Check each line below for the word "Identity", and copy those that have it.

• Data shown:
──────

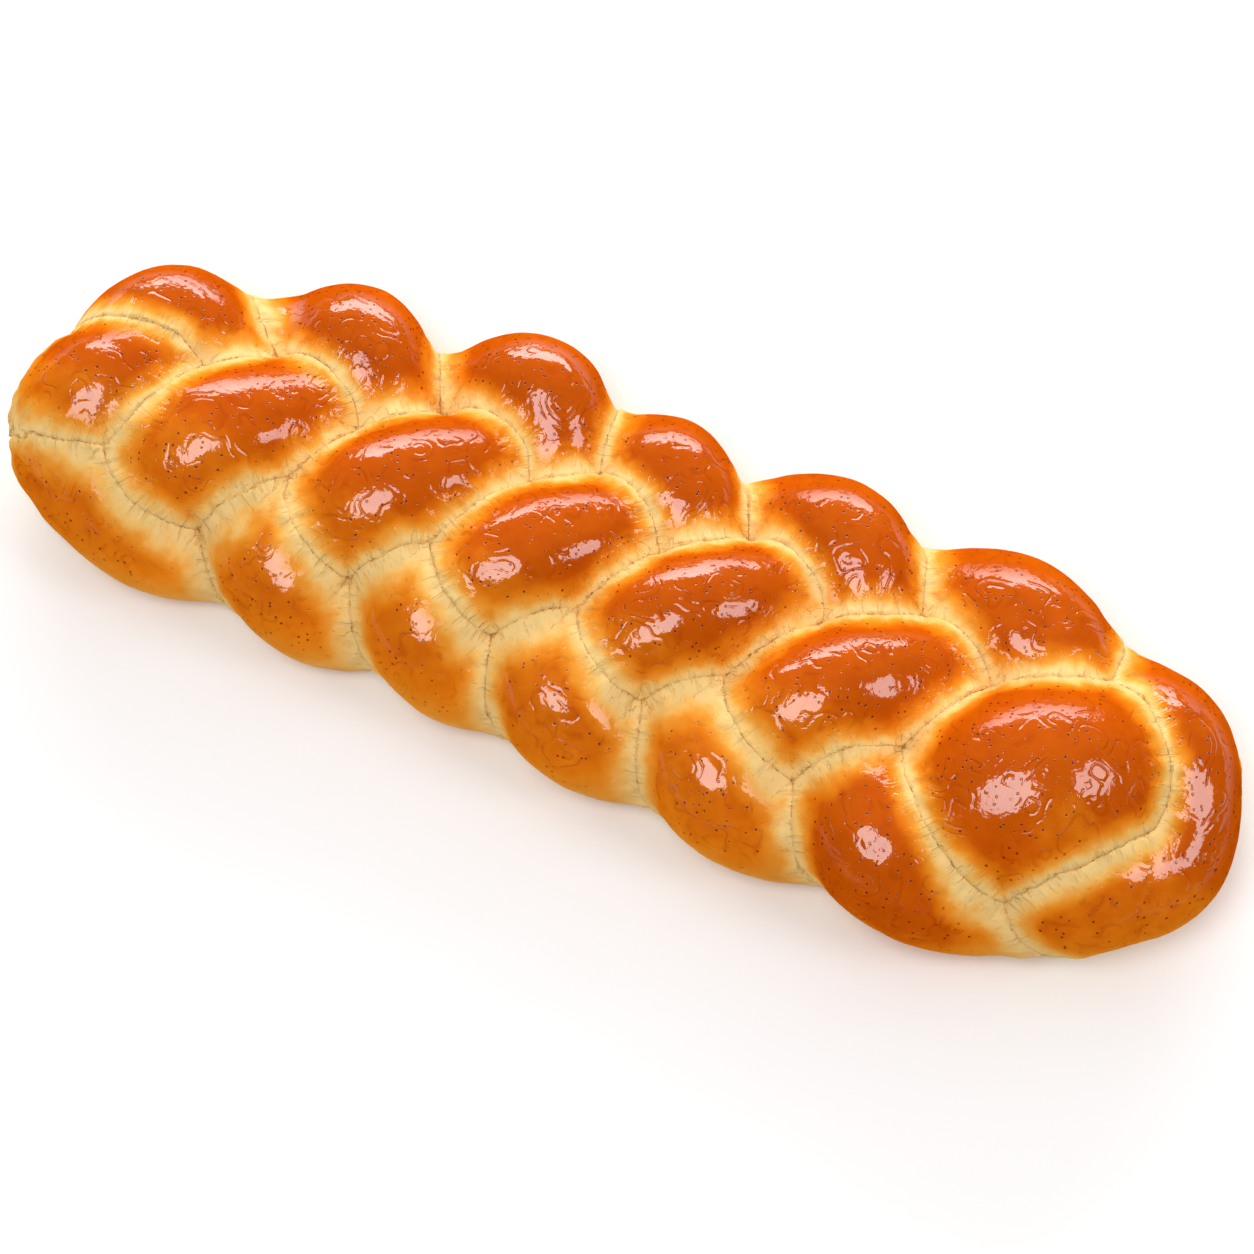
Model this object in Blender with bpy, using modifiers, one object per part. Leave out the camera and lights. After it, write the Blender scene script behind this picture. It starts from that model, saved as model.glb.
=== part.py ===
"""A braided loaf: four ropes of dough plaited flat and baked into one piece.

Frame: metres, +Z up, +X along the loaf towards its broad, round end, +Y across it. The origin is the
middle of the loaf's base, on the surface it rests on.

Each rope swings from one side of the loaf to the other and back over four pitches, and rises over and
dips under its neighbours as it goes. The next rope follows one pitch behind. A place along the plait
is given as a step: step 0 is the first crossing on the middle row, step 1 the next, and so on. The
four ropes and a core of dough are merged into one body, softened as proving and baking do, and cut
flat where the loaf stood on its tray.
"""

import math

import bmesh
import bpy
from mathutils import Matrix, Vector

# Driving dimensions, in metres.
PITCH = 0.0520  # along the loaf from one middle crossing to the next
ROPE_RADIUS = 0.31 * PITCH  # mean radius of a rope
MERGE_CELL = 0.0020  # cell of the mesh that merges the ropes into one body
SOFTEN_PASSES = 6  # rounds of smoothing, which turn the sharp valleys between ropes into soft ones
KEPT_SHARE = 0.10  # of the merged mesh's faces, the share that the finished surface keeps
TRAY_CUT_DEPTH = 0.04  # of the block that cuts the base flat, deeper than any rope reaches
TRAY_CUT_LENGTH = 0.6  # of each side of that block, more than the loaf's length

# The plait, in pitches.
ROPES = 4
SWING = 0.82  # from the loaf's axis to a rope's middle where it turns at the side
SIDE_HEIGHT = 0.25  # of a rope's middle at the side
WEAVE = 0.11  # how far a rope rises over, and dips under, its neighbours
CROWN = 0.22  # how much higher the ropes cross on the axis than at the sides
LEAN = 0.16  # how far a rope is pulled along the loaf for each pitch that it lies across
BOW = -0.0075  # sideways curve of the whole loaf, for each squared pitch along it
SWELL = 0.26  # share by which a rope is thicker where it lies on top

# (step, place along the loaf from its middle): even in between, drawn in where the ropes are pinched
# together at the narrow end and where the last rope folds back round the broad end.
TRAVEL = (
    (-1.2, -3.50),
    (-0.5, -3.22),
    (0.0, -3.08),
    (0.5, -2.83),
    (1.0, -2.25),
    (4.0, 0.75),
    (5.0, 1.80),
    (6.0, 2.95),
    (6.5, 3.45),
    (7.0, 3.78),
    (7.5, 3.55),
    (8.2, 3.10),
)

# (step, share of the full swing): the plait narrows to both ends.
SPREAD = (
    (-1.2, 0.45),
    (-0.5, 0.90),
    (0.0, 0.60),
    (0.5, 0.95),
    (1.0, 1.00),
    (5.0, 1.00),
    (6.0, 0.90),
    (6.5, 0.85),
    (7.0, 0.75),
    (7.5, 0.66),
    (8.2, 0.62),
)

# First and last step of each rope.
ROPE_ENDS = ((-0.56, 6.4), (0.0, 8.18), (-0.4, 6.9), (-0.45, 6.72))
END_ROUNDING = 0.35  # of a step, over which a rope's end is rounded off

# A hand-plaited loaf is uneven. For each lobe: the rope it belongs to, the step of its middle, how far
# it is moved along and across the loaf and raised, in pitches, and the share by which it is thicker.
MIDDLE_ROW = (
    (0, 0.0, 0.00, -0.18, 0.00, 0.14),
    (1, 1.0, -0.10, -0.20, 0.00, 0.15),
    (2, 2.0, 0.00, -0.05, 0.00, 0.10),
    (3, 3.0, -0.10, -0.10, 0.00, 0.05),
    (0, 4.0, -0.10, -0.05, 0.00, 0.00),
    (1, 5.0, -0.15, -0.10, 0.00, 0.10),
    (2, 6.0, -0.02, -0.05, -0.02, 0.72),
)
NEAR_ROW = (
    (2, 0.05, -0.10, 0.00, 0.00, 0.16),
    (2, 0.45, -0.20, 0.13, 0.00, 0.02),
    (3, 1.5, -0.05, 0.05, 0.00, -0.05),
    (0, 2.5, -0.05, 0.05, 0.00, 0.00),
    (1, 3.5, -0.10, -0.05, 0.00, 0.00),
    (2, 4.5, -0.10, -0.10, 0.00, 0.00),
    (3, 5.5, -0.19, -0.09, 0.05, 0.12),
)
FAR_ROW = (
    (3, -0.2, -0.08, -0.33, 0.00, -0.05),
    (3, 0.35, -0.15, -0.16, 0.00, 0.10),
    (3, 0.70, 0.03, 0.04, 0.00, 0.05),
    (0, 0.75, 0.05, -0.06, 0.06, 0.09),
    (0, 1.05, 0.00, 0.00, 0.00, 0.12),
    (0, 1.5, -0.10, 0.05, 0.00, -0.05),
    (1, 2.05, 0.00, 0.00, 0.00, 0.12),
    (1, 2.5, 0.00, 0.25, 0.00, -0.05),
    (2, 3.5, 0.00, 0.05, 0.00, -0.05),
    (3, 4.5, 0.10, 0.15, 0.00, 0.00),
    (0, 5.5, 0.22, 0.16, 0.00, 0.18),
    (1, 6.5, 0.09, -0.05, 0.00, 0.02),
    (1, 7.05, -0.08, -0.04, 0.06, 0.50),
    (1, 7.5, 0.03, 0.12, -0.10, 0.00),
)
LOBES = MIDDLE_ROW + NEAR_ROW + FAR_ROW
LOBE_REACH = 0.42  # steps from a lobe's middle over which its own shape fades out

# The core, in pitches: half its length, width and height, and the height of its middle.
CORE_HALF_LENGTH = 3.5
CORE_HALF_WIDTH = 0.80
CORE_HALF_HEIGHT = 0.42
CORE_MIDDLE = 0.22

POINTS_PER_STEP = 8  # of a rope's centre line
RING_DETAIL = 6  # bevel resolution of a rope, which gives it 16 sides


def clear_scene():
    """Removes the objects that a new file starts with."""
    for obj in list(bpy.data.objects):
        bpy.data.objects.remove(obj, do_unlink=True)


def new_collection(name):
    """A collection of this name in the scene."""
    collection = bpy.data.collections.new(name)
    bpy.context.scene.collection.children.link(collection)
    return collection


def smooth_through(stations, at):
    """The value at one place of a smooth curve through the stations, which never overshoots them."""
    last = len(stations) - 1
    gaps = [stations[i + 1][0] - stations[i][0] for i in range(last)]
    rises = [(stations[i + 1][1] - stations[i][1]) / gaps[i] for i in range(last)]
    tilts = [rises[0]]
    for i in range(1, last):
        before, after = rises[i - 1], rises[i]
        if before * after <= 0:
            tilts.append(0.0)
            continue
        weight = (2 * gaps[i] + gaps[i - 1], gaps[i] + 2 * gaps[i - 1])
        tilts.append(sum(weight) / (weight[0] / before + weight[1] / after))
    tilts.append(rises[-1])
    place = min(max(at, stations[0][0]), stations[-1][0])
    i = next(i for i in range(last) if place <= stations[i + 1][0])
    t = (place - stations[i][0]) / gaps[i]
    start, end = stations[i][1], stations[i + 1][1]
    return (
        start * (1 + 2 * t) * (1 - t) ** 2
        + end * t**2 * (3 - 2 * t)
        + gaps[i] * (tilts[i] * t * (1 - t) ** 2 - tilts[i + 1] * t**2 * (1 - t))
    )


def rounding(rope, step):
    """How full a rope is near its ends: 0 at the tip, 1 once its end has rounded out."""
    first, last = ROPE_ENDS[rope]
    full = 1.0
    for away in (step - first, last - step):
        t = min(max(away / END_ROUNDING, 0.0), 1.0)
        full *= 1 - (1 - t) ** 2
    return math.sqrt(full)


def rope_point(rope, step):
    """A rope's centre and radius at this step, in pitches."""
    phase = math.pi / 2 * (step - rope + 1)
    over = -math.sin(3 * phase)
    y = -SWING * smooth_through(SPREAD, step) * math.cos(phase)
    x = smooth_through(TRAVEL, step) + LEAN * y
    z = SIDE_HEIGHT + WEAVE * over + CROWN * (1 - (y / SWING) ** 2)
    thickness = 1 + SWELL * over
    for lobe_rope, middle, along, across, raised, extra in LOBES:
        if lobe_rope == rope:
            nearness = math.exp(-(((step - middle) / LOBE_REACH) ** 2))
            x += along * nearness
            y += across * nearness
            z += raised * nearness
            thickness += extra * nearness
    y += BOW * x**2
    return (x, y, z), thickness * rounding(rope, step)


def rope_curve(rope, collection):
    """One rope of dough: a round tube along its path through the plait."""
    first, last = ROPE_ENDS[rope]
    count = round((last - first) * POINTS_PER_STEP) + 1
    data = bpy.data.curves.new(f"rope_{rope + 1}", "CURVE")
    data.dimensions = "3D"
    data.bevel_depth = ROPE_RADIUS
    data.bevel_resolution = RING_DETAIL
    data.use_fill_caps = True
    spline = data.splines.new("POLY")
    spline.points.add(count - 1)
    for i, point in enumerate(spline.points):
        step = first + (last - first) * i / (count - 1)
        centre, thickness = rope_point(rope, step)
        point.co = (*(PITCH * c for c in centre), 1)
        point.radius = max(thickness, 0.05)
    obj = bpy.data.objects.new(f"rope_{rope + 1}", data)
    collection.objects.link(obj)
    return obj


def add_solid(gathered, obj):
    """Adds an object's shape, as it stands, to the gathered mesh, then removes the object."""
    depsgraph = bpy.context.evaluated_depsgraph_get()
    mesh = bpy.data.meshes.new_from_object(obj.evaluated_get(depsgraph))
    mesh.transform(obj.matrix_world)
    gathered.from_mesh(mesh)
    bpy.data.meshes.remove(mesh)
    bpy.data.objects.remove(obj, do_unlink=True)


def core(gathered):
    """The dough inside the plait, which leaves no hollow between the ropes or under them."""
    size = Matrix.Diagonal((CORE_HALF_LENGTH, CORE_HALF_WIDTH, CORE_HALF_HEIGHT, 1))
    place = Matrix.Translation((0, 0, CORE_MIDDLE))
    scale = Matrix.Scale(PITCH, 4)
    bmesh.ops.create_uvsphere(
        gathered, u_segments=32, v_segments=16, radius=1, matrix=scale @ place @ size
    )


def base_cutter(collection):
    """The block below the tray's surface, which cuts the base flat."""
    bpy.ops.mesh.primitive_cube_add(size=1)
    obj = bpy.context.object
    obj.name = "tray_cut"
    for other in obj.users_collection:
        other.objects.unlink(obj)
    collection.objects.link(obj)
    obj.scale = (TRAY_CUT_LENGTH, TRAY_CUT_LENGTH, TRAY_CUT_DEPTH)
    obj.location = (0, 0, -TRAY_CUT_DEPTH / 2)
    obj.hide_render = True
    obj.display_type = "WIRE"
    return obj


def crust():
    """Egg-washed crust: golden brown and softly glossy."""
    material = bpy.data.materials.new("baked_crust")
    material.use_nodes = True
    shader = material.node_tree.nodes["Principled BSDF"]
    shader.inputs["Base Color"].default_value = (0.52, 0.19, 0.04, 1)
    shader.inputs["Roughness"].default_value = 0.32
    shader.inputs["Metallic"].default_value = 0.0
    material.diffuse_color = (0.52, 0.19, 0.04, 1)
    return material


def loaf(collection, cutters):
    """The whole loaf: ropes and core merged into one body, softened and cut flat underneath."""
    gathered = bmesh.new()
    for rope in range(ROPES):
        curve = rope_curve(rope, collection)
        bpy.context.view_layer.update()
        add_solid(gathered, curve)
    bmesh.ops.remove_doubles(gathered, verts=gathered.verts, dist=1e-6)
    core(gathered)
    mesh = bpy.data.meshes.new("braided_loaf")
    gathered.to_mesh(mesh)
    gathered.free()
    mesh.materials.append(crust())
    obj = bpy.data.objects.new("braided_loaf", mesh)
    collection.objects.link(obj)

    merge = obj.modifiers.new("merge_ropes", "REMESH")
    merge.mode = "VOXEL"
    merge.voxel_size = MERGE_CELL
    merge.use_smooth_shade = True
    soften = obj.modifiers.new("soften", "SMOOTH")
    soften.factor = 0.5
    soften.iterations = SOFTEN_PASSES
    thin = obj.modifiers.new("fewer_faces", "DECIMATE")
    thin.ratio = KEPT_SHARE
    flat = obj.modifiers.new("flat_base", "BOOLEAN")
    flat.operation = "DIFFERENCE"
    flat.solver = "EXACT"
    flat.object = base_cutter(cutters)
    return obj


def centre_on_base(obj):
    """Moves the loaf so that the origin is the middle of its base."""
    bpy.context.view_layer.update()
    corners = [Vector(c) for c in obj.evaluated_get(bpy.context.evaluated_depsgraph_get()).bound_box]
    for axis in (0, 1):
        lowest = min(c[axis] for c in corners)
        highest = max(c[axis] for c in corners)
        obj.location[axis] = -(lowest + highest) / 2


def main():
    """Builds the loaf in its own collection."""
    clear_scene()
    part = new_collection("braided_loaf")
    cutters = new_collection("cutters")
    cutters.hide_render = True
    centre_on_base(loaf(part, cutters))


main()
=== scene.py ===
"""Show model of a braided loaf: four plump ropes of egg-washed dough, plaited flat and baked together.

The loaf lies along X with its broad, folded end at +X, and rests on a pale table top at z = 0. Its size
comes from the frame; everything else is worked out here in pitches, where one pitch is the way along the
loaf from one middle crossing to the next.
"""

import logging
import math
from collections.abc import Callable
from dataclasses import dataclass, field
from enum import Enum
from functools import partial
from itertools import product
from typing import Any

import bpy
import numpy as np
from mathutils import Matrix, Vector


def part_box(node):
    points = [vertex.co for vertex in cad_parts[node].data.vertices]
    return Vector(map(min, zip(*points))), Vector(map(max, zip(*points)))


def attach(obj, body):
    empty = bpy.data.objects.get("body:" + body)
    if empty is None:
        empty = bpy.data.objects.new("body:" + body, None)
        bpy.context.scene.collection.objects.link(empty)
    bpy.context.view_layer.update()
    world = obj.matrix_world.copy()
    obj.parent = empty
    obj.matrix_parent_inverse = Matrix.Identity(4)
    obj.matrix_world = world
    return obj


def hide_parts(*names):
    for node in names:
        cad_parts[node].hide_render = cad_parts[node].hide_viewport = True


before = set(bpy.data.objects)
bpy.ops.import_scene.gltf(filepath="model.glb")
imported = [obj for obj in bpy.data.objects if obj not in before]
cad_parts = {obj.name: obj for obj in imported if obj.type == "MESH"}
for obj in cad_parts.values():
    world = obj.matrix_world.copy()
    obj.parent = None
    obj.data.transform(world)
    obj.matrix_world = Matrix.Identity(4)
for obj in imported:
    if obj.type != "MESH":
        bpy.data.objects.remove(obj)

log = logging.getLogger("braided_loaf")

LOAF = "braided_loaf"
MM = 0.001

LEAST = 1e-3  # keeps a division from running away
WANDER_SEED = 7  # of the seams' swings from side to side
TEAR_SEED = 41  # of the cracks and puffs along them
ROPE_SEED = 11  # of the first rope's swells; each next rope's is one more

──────

• The output:
    obj.matrix_parent_inverse = Matrix.Identity(4)
    obj.matrix_world = Matrix.Identity(4)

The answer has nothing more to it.